AIM OF THE EXERCISE: Begin with the line containing "Write the OpenSCAD" and end with the line containing "side_bow = 0.019; // [0:0.001:0.022]"; set down that block verbatim and nothing else.

DATA PROVIDED:
################

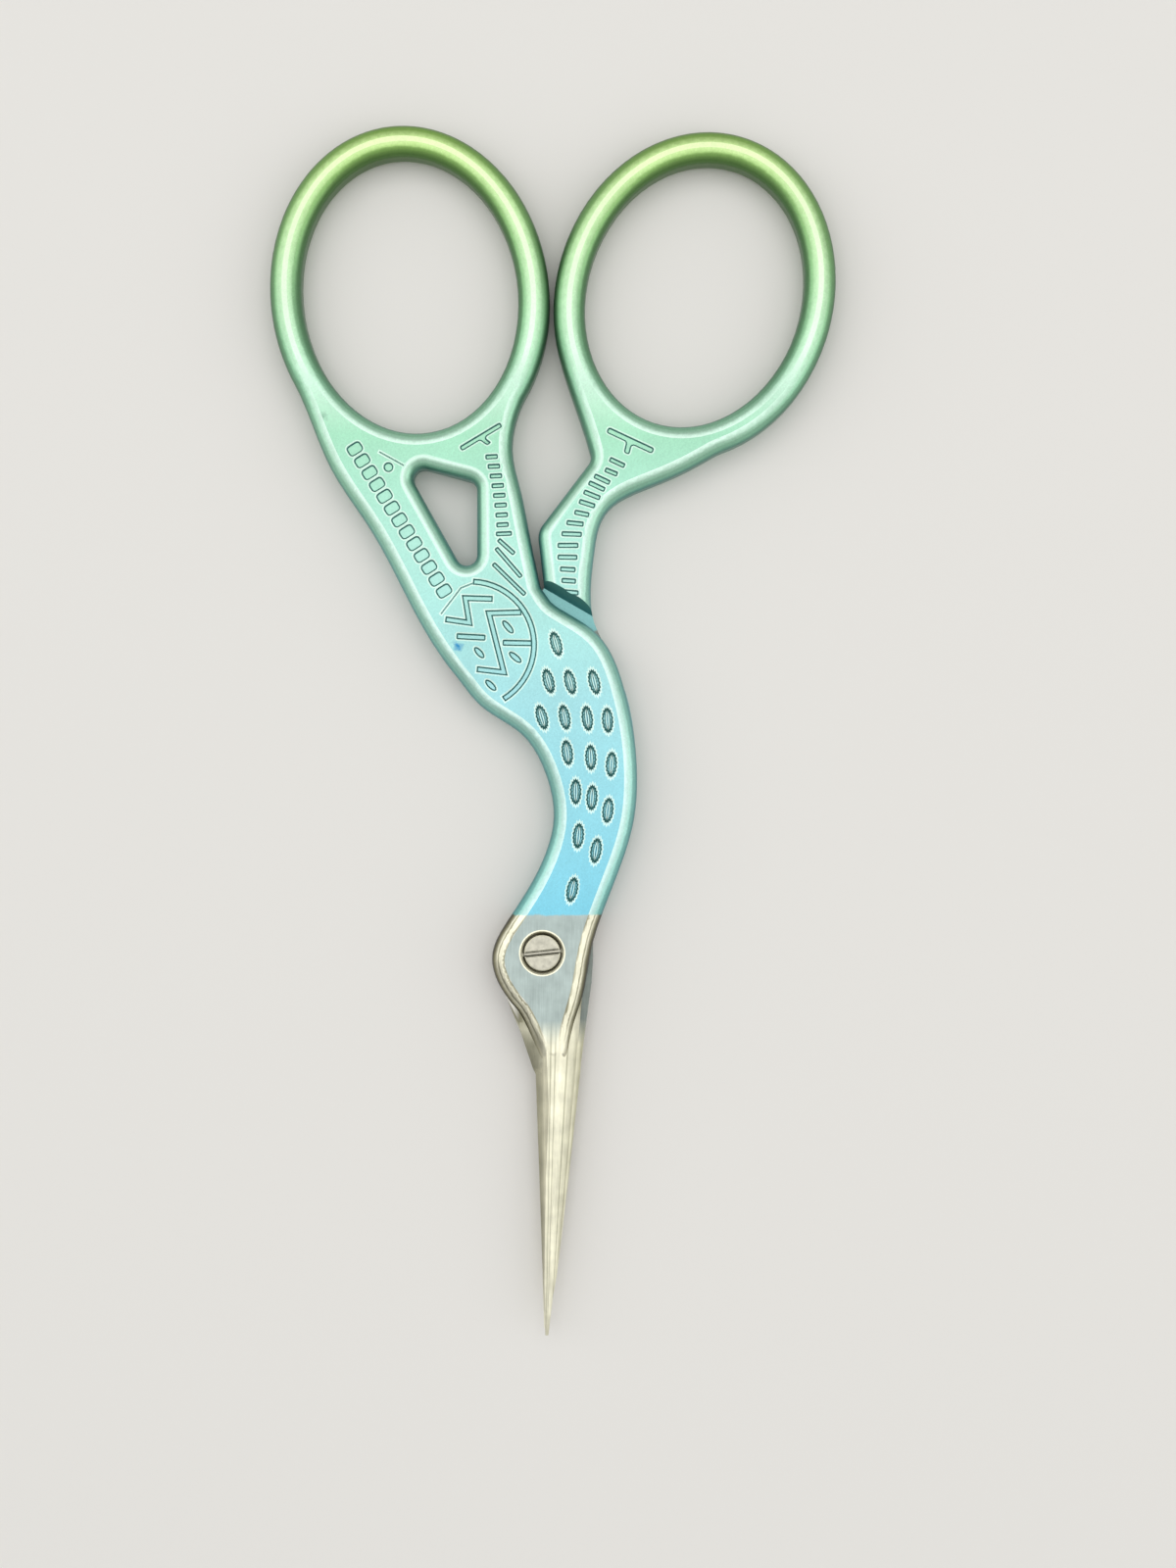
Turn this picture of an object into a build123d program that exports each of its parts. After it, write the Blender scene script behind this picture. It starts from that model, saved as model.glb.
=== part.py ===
from build123d import *

import os
from math import cos, radians, sin, sqrt

# Stork embroidery scissors, lying closed on their back. The pivot axis is the Z axis, the resting
# plane is z = 0, the finger rings lie towards +Y and the beak, which is the pair of blades,
# points towards -Y. Lengths are in millimetres and angles in degrees.

# Stock: where the halves lap each is one half_thickness, and the handles are both together. The
# rounding of the edges leaves a flat band between them, so the wall's share limits it
half_thickness = 1.8
edge_round = 1.25
round_limit_share = 0.47
mating_gap = 0.04
cut_overrun = 2.0

# Stork's body, from the pivot up to the crotch of the handles and out to the curve of its back
body_rise = 34.6
body_reach = 9.0
head_drop = 11.0
nose_round = 1.5
nose_left_deg = -157.0
nose_right_deg = -14.0
wing_corner_round = 2.2
crotch_round = 0.5

# Shoulders, where one half steps down to let the other lie across it
shoulder_lean = 0.8
front_shoulder_gap = 0.45
back_shoulder_lift = 0.12
back_shoulder_deg = -30.0

# Finger rings, which all but touch when the scissors are closed
ring_rise = 27.8
ring_band = 3.0
ring_gap = 0.34
ring_parting = 0.87
notch_round = 1.2
knee_round = 2.0
flare_reach = 2.9
left_hole_width = 20.5
left_hole_length = 26.3
left_ring_lean_deg = 6.9
right_hole_width = 20.4
right_hole_length = 25.4
right_ring_lean_deg = -16.8

# Where each ring's outline leaves its ellipse, measured round the ellipse from its own right
left_join_outer_deg = 206.0
left_join_inner_deg = 318.0
right_join_inner_deg = 215.0
right_join_outer_deg = 302.0

# Window between the left handle's two struts
window_round = 1.0

# Blades, measured down from the pivot
front_blade_reach = 36.5
back_blade_reach = 35.9
blade_width = 3.75

# Pivot screw, slotted, threaded into the back half and peened flush at the back
screw_head_diameter = 3.45
screw_head_height = 0.85
screw_sink = 0.07
screw_edge_chamfer = 0.15
slot_width = 0.7
slot_depth = 0.45
slot_deg = 6.0
shank_diameter = 2.3
thread_diameter = 1.9
peen_diameter = 2.7
peen_depth = 0.4
running_clearance = 0.05
seat_clearance = 0.03
thread_clearance = 0.02
counterbore_chamfer = 0.3

# Profiles of the body: across as shares of body_reach, up as shares of body_rise
LEFT_PROFILE_SHARES = (
    (-0.92, 0.76),
    (-0.66, 0.678),
    (-0.215, 0.597),
    (0.035, 0.489),
    (0.118, 0.367),
    (0.035, 0.273),
    (-0.16, 0.17),
    (-0.36, 0.09),
)
RIGHT_PROFILE_SHARES = (
    (0.60, 0.082),
    (0.85, 0.254),
    (0.96, 0.354),
    (1.0, 0.489),
    (0.855, 0.732),
    (0.62, 0.862),
    (0.33, 0.921),
    (0.105, 0.958),
)

# Profiles of the head: across as shares of body_reach, down as shares of head_drop
LEFT_HEAD_SHARES = (
    (-0.53, 0.017),
    (-0.48, 0.244),
    (-0.345, 0.425),
)
RIGHT_HEAD_SHARES = (
    (0.338, 0.622),
    (0.413, 0.418),
    (0.53, -0.07),
)
NOSE_CENTRE_SHARES = (0.115, 0.835)

# Struts of the left ring: along the straight line between a strut's ends, and out to its left, as
# shares of its length
OUTER_STRUT_SHARES = ((0.277, -0.027), (0.488, -0.012))
INNER_STRUT_SHARES = ((0.254, 0.034), (0.521, 0.067), (0.73, 0.093))

# Shank of the right ring: across as shares of its half breadth, up as shares of ring_rise
SHANK_NOTCH_SHARES = (0.35, 0.437)
SHANK_KNEE_SHARES = (-0.035, 0.192)
SHANK_RIGHT_SHARES = ((0.365, -0.115), (0.343, 0.003))
SHANK_FLARE_SHARES = ((0.361, 0.097), (0.402, 0.248), (0.387, 0.36), (0.856, 0.295))

# Sharp corners of the window: up as shares of the room between the crotch and the ring
WINDOW_SHARES = ((-0.996, 1.02), (-0.467, 0.858), (-0.467, -0.06))

# Blade stations: down as shares of the blade's reach, then across as shares of blade_width the
# cutting edge, the two sides of the crest's flat land, and the spine
FRONT_BLADE_SHARES = (
    (0.085, -1.04, 0.08, 0.43, 1.03),
    (0.21, -0.541, 0.13, 0.40, 0.92),
    (0.30, -0.25, 0.20, 0.333, 0.833),
    (0.32, -0.173, 0.197, 0.331, 0.824),
    (0.586, -0.08, 0.088, 0.253, 0.581),
    (0.86, 0.008, 0.053, 0.16, 0.307),
    (1.0, 0.067, 0.085, 0.128, 0.15),
)
BACK_BLADE_SHARES = (
    (0.085, 1.24, 0.60, 0.25, -0.95),
    (0.21, 1.08, 0.59, 0.35, -0.42),
    (0.294, 0.979, 0.57, 0.43, -0.10),
    (0.32, 0.96, 0.565, 0.43, -0.08),
    (0.603, 0.66, 0.48, 0.32, -0.02),
    (0.86, 0.36, 0.28, 0.18, 0.0),
    (1.0, 0.115, 0.09, 0.06, 0.045),
)
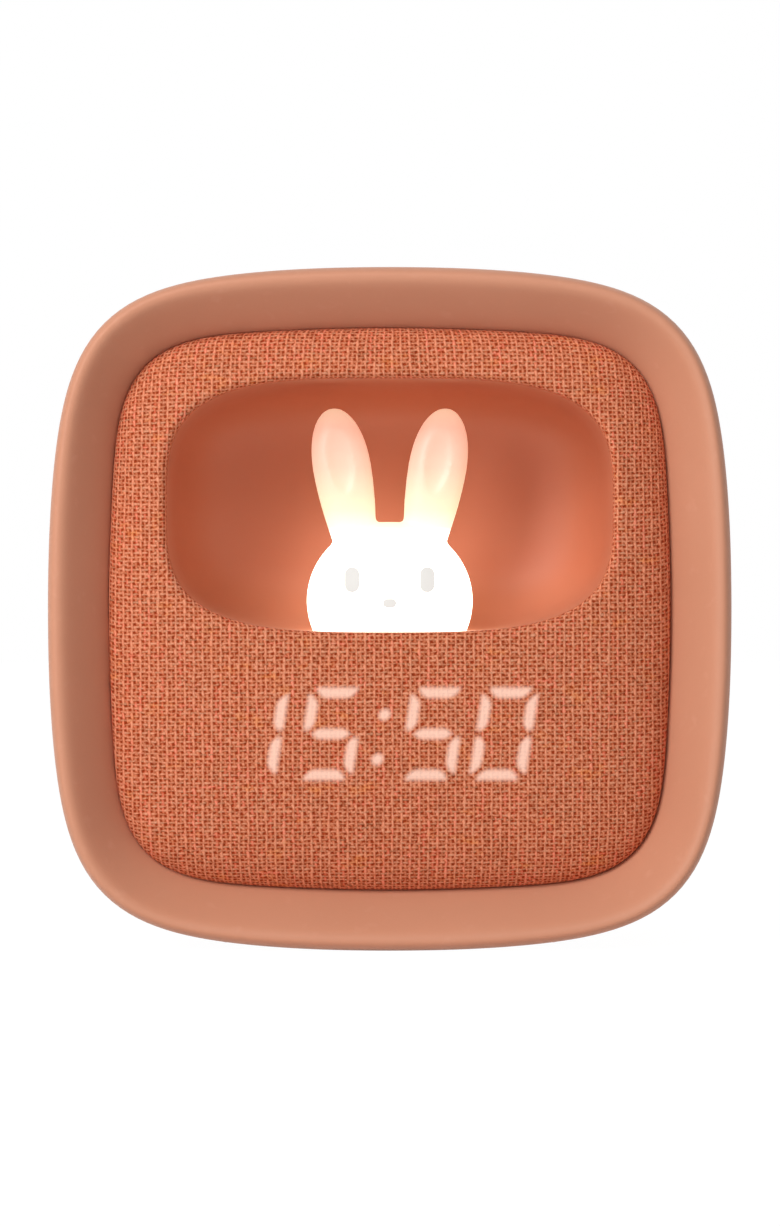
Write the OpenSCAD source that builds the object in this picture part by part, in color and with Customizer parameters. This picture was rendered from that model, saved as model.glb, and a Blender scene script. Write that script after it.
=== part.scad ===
// Bedside alarm clock with a night light: a soft silicone sleeve round a rigid housing, a
// cloth-covered front with a lit clock display behind it, and a glowing rabbit in a niche.
// Millimetres. +Z is up and the front looks along -Y. The origin is under the middle of the
// clock, on the surface that it stands on.

/* [Face] */
// Width across the front lip
face_w = 100; // [96:1:112]
// Height across the front lip
face_h = 100; // [96:1:112]
// Squareness of the outline: 2 is an ellipse, and more is squarer
corner_n = 3.85; // [3.5:0.05:4.4]
// How far the outline draws in beside its corners, as a share of its size
side_bow = 0.019; // [0:0.001:0.022]

/* [Sleeve] */
// Depth from the lip's crest to the back rim
body_depth = 62; // [60:1:76]
// How much the sides draw in towards the back
side_taper = 4; // [2:0.5:5]
// Size of the rounding round the back
back_round = 12; // [11:0.5:13]
// Thickness of the silicone
sleeve_wall = 2.4; // [2:0.1:2.8]
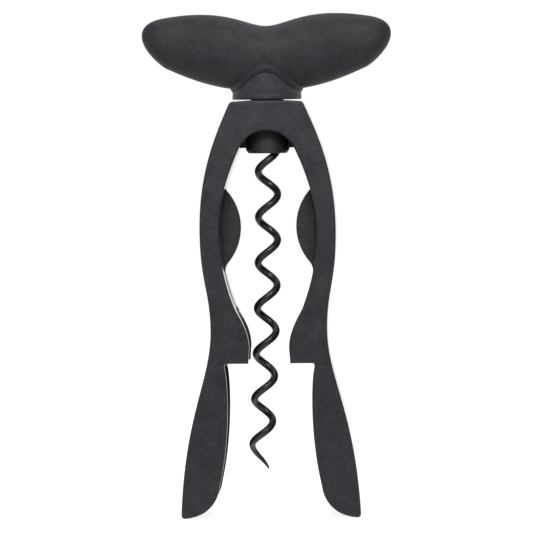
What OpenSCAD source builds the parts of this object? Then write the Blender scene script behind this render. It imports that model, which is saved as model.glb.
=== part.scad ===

################

WRITTEN RESPONSE:
Write the OpenSCAD source that builds the object in this picture part by part, in color and with Customizer parameters. This picture was rendered from that model, saved as model.glb, and a Blender scene script. Write that script after it.
=== part.scad ===
// Bedside alarm clock with a night light: a soft silicone sleeve round a rigid housing, a
// cloth-covered front with a lit clock display behind it, and a glowing rabbit in a niche.
// Millimetres. +Z is up and the front looks along -Y. The origin is under the middle of the
// clock, on the surface that it stands on.

/* [Face] */
// Width across the front lip
face_w = 100; // [96:1:112]
// Height across the front lip
face_h = 100; // [96:1:112]
// Squareness of the outline: 2 is an ellipse, and more is squarer
corner_n = 3.85; // [3.5:0.05:4.4]
// How far the outline draws in beside its corners, as a share of its size
side_bow = 0.019; // [0:0.001:0.022]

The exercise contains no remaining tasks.